The World Health Organization and Its Coordination Function in the U.S.-China Health Relationship
This project will examine how the United States and China have used the World Health Organization (WHO) as an effective intermediary in a number of disease outbreaks and how that function changed during the COVID-19 crisis. While international institutions have little by way of enforcement power, they can help to coordinate the activities of actors, and mediate issues of prestige and trust. Through examining recent cases of both successful cooperation and of the failure to cooperate, this study will attempt to elucidate how the US can work more effectively with The WHO to achieve better Chinese cooperation, an essential element for the prevention of future pandemics.

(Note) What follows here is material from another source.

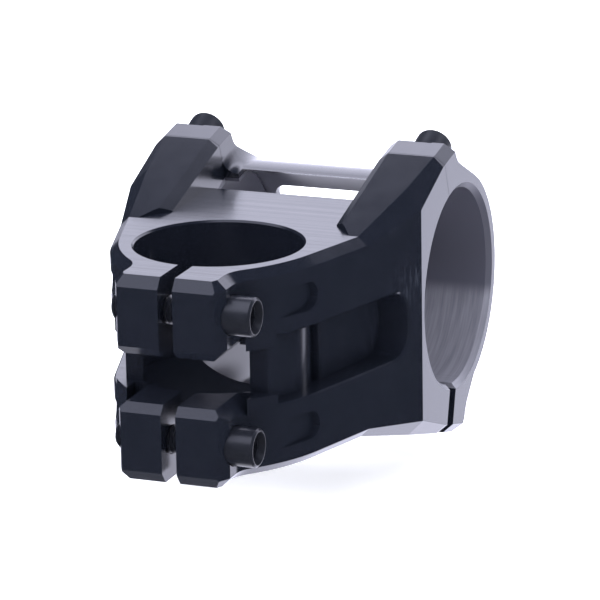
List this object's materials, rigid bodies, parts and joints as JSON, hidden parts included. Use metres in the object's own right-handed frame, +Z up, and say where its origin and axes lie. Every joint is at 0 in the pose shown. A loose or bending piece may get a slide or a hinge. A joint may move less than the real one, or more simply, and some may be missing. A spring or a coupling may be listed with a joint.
{
  "type": "bicycle handlebar stem",
  "caption": "Short machined handlebar stem with a slotted steerer clamp at the rear, a wide bolted bar clamp at the front and open pockets in its flanks.",
  "frame": {"origin": "on the steerer axis, at half the height of the steerer clamp", "axes": "+X forward to the handlebar, +Y to the rider's left along the bar, +Z up the steerer"},
  "size_m": [0.0887, 0.054, 0.0551],
  "materials": {
    "anodised_body": "black anodised, machined, semi-gloss",
    "anodised_plate": "black anodised, machined, semi-gloss",
    "bolt_steel": "black oxide, semi-gloss"
  },
  "bodies": {
    "stem": {"stem_body": "anodised_body", "faceplate": "anodised_plate"},
    "faceplate_bolt_upper_left": {"faceplate_bolt_upper_left": "bolt_steel"},
    "faceplate_bolt_lower_left": {"faceplate_bolt_lower_left": "bolt_steel"},
    "faceplate_bolt_upper_right": {"faceplate_bolt_upper_right": "bolt_steel"},
    "faceplate_bolt_lower_right": {"faceplate_bolt_lower_right": "bolt_steel"},
    "steerer_bolt_upper": {"steerer_bolt_upper": "bolt_steel"},
    "steerer_bolt_lower": {"steerer_bolt_lower": "bolt_steel"}
  },
  "joints": [
    {"name": "faceplate_bolt_upper_left_travel", "type": "slide", "parent": "stem", "child": "faceplate_bolt_upper_left", "axis": [0.9455, 0, 0.3256], "range_m": [0, 0.0128]},
    {"name": "faceplate_bolt_lower_left_travel", "type": "slide", "parent": "stem", "child": "faceplate_bolt_lower_left", "axis": [0.9655, 0, -0.2605], "range_m": [0, 0.0104]},
    {"name": "faceplate_bolt_upper_right_travel", "type": "slide", "parent": "stem", "child": "faceplate_bolt_upper_right", "axis": [0.9455, 0, 0.3256], "range_m": [0, 0.0128]},
    {"name": "faceplate_bolt_lower_right_travel", "type": "slide", "parent": "stem", "child": "faceplate_bolt_lower_right", "axis": [0.9655, 0, -0.2605], "range_m": [0, 0.0104]},
    {"name": "steerer_bolt_upper_travel", "type": "slide", "parent": "stem", "child": "steerer_bolt_upper", "axis": [0, -1, 0], "range_m": [0, 0.0096]},
    {"name": "steerer_bolt_lower_travel", "type": "slide", "parent": "stem", "child": "steerer_bolt_lower", "axis": [0, -1, 0], "range_m": [0, 0.0096]}
  ]
}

Deborah Seligsohn is an Assistant Professor of Political Science at Villanova University. Her research focuses on Chinese politics, US-China relations, and public health, energy and environmental politics in China and India. Prior to receiving her PhD in Political Science and International Affairs from the University of California San Diego in 2018 she worked in both the NGO and government sectors on public health, science, climate and the environment. From 2003 to 2007 she served as the Environment, Science, Technology and Health Counselor at the US Embassy in Beijing, and then from 2007 to 2012 she served as the Beijing-based Principal Advisor to the World Resources Institute’s China Energy and Climate Program. In addition to publishing in academic journals, her writing has appeared in the Washington Post, the Financial Times, the South China Morning Post among other publications.